His Nocturnes – the 
                two recorded on this occasion – are 
                gloriously evocative and atmospheric 
                and more intense than the remake, when 
                he included the chorus in the full version. 
                Clair de lune is naughtily luscious 
                and the Prelude has a tender Tristanesque 
                patina I admire but can’t prefer to 
                Beecham’s slightly earlier recording 
                with his LPO. 
              
 
              
The final disc includes 
                a disappointing dead loss of a Brahms 
                4. The band sounds third rate, the portamenti 
                are unusually pervasive and the recording 
                quality was not good (inaudible percussion 
                are not the least of it). It was originally 
                recorded onto 7 10" records – an 
                unusual practice given the work – and 
                it was apparently never issued on 78 
                (though John Hunt in his Stokowski discography 
                claims it was issued in Chile in this 
                form). The first matrix, missing, has 
                been replaced by a 1933 Stokowski remake. 

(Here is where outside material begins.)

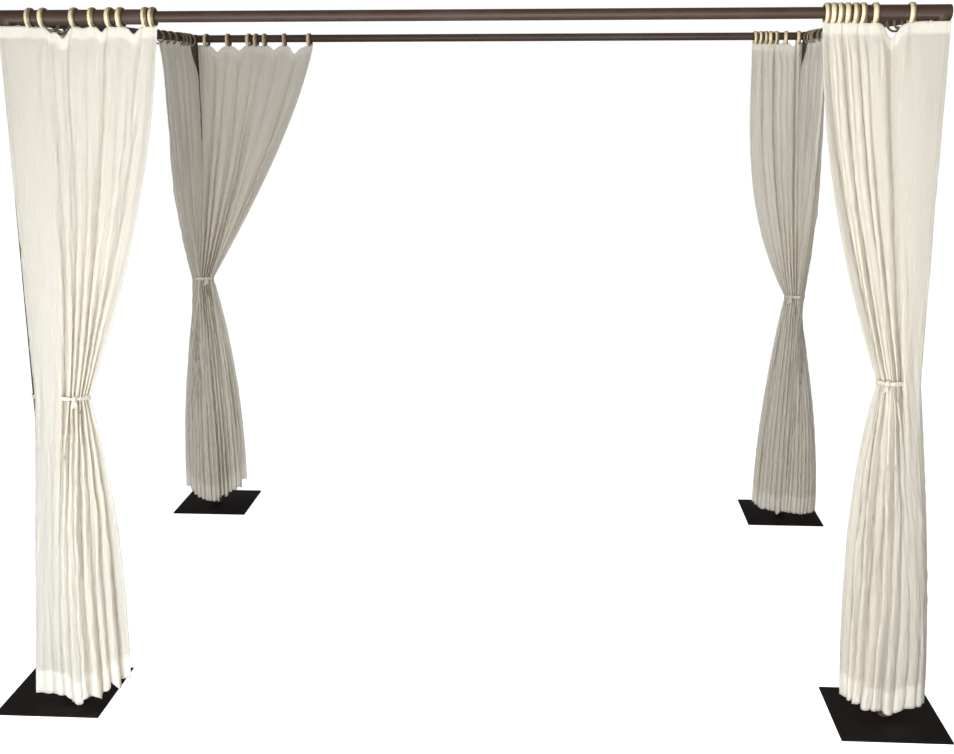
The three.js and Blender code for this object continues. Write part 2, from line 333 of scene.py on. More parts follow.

                There’s a hammy Brahms Hungarian Dance 
                that would have embarrassed the potted 
                plants and some better morceaux, notably 
                a brace of (cut) Strauss Waltzes, Salome 
                and Sousa. 
              
 
              
In all then a four-for-the-price-of-three 
                deal for Stokowskians and one that restores 
                overlooked recordings to the catalogue. 
                The biggest works come off worst. But 
                the transfers cope well with sometimes 
                restricted sonics and Richard Freed 
                has covered discographic ground with 
                assiduous devotion. Good for Stokowskians 
                but as for the non-partisan listener 
                it’s a bit of a glass half-empty, glass 
                half-full sort of set.